**Request**
Output exactly the lines that run from the line containing "cad_parts[node].hide_render = cad_parts[node].hide_viewport" through the line containing "obj.data.transform(world)", with both ends included.
──────── Supplied material ────────
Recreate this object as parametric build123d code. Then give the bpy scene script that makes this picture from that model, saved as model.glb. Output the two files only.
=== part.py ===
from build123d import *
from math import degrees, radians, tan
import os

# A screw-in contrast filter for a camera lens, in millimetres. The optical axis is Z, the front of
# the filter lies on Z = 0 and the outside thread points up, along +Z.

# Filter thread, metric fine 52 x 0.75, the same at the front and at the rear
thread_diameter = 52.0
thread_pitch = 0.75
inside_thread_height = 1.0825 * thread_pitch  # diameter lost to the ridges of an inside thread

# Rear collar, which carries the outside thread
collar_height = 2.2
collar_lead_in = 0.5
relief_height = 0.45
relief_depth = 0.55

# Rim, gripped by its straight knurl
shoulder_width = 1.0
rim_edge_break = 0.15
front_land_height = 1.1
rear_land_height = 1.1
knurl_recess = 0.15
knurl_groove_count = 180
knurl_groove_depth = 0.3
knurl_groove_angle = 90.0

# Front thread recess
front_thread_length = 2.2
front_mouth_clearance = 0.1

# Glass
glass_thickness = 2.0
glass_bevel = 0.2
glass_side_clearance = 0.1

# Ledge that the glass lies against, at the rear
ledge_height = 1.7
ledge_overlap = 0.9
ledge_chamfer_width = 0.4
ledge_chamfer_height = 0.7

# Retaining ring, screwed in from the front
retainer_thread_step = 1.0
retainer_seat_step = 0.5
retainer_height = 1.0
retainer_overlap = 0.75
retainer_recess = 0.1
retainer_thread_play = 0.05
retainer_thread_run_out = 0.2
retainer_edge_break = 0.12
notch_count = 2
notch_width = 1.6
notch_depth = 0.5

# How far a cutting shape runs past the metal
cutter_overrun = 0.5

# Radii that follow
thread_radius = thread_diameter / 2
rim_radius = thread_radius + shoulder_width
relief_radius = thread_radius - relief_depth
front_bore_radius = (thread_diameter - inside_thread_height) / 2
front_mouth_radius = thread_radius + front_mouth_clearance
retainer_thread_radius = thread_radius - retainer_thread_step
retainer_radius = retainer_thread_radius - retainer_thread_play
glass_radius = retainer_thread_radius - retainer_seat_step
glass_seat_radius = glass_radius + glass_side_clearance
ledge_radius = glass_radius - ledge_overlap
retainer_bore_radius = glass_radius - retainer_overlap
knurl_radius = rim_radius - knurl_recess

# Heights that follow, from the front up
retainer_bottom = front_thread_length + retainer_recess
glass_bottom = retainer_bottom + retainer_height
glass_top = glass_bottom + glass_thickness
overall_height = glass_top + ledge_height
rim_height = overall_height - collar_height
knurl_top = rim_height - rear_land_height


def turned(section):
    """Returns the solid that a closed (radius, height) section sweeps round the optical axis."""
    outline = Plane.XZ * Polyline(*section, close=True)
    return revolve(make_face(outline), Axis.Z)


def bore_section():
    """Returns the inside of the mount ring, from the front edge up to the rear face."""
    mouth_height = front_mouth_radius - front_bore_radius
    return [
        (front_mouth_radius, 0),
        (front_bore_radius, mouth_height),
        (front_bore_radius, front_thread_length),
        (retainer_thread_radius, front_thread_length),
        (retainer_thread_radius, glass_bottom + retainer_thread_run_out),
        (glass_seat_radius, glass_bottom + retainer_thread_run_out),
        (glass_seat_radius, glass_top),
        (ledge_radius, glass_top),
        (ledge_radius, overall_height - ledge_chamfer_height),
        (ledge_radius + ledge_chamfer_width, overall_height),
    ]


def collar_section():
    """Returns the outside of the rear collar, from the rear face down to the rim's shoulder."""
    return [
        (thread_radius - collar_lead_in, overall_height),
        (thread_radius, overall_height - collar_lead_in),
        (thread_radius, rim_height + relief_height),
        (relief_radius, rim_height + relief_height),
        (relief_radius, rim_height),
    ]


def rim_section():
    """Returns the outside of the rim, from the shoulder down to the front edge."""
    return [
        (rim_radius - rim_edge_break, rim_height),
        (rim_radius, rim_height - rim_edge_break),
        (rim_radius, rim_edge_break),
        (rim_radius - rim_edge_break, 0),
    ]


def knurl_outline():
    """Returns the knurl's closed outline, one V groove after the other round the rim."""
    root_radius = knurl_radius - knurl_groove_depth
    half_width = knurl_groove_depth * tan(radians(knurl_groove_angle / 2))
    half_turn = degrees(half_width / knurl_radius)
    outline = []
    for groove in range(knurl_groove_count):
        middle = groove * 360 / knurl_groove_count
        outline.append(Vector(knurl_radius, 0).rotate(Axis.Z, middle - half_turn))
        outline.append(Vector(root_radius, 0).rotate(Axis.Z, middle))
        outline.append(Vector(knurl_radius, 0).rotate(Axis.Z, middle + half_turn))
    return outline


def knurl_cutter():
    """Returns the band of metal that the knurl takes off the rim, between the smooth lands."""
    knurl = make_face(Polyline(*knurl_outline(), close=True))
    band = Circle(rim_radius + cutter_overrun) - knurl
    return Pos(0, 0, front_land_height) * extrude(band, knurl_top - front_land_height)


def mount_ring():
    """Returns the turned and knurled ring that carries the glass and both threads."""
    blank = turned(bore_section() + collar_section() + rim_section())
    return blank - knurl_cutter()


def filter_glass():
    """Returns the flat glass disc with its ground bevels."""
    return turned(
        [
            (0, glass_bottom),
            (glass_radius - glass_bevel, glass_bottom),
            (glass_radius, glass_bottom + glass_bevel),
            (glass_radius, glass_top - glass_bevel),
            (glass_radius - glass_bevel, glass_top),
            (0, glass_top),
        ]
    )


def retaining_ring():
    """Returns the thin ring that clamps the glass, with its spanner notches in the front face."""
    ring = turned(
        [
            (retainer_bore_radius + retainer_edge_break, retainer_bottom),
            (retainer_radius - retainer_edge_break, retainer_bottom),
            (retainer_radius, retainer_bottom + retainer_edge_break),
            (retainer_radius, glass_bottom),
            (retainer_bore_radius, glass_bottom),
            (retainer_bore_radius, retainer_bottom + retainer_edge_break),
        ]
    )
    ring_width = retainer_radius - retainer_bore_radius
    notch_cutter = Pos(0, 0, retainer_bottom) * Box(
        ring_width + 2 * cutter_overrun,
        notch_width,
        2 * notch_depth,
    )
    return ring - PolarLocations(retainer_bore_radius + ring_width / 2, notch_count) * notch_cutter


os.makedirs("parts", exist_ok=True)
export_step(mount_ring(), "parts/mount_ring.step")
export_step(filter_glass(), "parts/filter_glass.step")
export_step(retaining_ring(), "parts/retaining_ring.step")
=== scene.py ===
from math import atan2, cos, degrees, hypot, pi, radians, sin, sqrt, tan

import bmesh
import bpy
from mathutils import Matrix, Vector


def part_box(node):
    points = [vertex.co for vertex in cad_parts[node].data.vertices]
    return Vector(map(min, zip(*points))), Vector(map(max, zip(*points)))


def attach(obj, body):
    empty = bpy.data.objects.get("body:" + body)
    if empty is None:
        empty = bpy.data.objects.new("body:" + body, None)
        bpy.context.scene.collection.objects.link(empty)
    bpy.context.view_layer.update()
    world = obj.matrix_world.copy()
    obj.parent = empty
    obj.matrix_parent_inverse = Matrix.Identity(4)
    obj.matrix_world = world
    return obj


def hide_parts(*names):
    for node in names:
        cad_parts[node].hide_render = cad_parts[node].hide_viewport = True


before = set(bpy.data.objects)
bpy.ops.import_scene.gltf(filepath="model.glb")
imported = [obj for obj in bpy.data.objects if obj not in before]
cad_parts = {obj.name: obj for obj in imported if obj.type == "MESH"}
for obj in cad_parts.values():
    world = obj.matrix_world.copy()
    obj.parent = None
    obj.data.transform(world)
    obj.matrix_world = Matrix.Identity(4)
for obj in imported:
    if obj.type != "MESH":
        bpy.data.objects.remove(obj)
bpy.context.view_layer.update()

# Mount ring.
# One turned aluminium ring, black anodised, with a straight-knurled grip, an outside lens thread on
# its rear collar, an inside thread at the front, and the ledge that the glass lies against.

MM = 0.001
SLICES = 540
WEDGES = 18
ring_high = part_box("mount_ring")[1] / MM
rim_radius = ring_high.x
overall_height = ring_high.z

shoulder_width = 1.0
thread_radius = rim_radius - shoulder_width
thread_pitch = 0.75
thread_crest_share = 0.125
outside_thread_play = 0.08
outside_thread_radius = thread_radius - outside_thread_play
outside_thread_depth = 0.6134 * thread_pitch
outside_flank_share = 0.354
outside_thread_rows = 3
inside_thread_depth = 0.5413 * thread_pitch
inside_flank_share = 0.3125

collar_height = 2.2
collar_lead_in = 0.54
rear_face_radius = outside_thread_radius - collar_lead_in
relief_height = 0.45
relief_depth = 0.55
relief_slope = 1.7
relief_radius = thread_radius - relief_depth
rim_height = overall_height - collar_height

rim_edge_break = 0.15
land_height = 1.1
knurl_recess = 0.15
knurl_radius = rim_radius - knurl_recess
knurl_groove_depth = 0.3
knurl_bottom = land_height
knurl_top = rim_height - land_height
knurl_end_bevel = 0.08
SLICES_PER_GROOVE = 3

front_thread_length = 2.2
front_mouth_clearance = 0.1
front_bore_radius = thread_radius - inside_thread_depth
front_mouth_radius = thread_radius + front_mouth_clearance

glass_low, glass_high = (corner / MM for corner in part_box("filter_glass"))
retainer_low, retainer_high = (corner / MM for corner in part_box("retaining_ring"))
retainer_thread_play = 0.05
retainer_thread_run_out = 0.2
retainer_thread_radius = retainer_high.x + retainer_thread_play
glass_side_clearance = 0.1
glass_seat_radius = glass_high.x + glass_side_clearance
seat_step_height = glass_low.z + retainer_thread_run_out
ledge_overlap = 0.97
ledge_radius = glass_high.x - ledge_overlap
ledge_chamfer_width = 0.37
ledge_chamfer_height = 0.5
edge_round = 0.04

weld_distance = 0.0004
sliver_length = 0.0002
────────
**Correct result**
        cad_parts[node].hide_render = cad_parts[node].hide_viewport = True


before = set(bpy.data.objects)
bpy.ops.import_scene.gltf(filepath="model.glb")
imported = [obj for obj in bpy.data.objects if obj not in before]
cad_parts = {obj.name: obj for obj in imported if obj.type == "MESH"}
for obj in cad_parts.values():
    world = obj.matrix_world.copy()
    obj.parent = None
    obj.data.transform(world)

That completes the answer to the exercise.